Why Do Investors Love Dividend Stocks? A Simple Explanation

Imagine you own a small apartment building. Every month, after your tenants pay rent, you get to keep some of that money as income. Investing in dividend-paying stocks is a bit like that, but instead of owning an apartment building, you own shares in a company, and instead of rent, you receive “dividends.”

So, what exactly are dividends? Simply put, dividends are portions of a company’s profits that are paid out directly to its shareholders, people like you who own stock in the company. Think of it as the company sharing its success directly with its investors. Not all companies pay dividends, but many well-established, profitable companies do.

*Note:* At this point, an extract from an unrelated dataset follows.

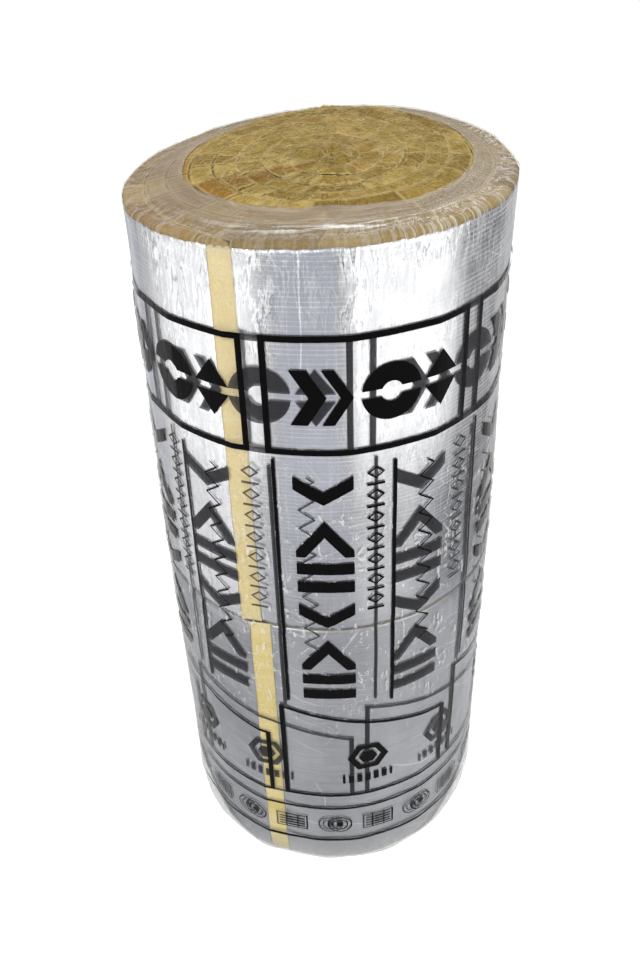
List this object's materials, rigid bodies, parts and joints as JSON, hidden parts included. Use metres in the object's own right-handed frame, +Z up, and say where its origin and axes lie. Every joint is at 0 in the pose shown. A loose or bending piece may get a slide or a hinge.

Now, let’s get to the heart of the question: why do some investors specifically focus on dividend-paying stocks? There are several compelling reasons:

Firstly, dividends provide a regular stream of income. Just like rent from an apartment building, dividends can offer a consistent cash flow. This is particularly attractive to investors who are looking for income, such as retirees who need to supplement their retirement savings, or anyone seeking passive income. Instead of solely relying on selling stocks at a higher price to make money, dividend investors get paid just for owning the stock, regardless of short-term price fluctuations. This regular income can be a comforting and predictable part of their investment strategy.

Secondly, dividends can act as a buffer during market downturns. While stock prices can go up and down, dividend payments are often more stable. Even if the stock market is experiencing a period of decline, companies that are committed to paying dividends will likely continue to do so. This means dividend investors are still receiving some return on their investment in the form of dividends, even if the value of their stocks has temporarily decreased. This can help to soften the blow of market volatility and provide a sense of stability during uncertain times.

Thirdly, dividend-paying companies are often well-established and financially healthy. Companies that consistently pay dividends are typically mature, profitable businesses with a track record of success. They are often in stable industries and generate consistent cash flow. This can make them less risky investments compared to younger, rapidly growing companies that may not yet be profitable or pay dividends. For investors seeking more conservative investments, dividend stocks can be an appealing option as they often represent businesses with proven business models and financial strength.

Fourthly, dividends can be reinvested to buy more shares, leading to compounding growth. This is a powerful concept! When you receive dividend payments, you can choose to use that cash to buy even more shares of the same stock. Over time, this reinvestment can significantly increase your holdings and accelerate the growth of your investment. It’s like a snowball effect – the more dividends you receive, the more shares you can buy, which in turn generates even more dividends in the future. This compounding effect can be a significant driver of long-term wealth creation.

Finally, dividends can be seen as a signal of company confidence. When a company pays a dividend, it’s essentially telling investors, “We are profitable, we are confident in our future, and we are sharing our success with you.” A consistent or increasing dividend payout can be a positive indicator of a company’s financial health and management’s confidence in the business’s prospects. This can be reassuring for investors and attract more people to invest in the company’s stock.

However, it’s important to remember that focusing solely on dividend-paying stocks is just one investment approach. It’s not the only way to invest, and it has its own considerations. For example, companies that pay high dividends may not be growing as quickly as companies that reinvest their profits back into the business. Also, dividends are not guaranteed and can be reduced or eliminated by companies if their financial situation changes. Furthermore, dividends are taxable, just like other forms of income.

In conclusion, investors focus on dividend-paying stocks for a variety of compelling reasons, primarily because they offer regular income, potential downside protection, often represent stable companies, allow for reinvestment and compounding, and can signal company financial health. For many investors, especially those seeking income or a more conservative approach, dividend stocks can be a valuable and attractive component of a well-rounded investment portfolio.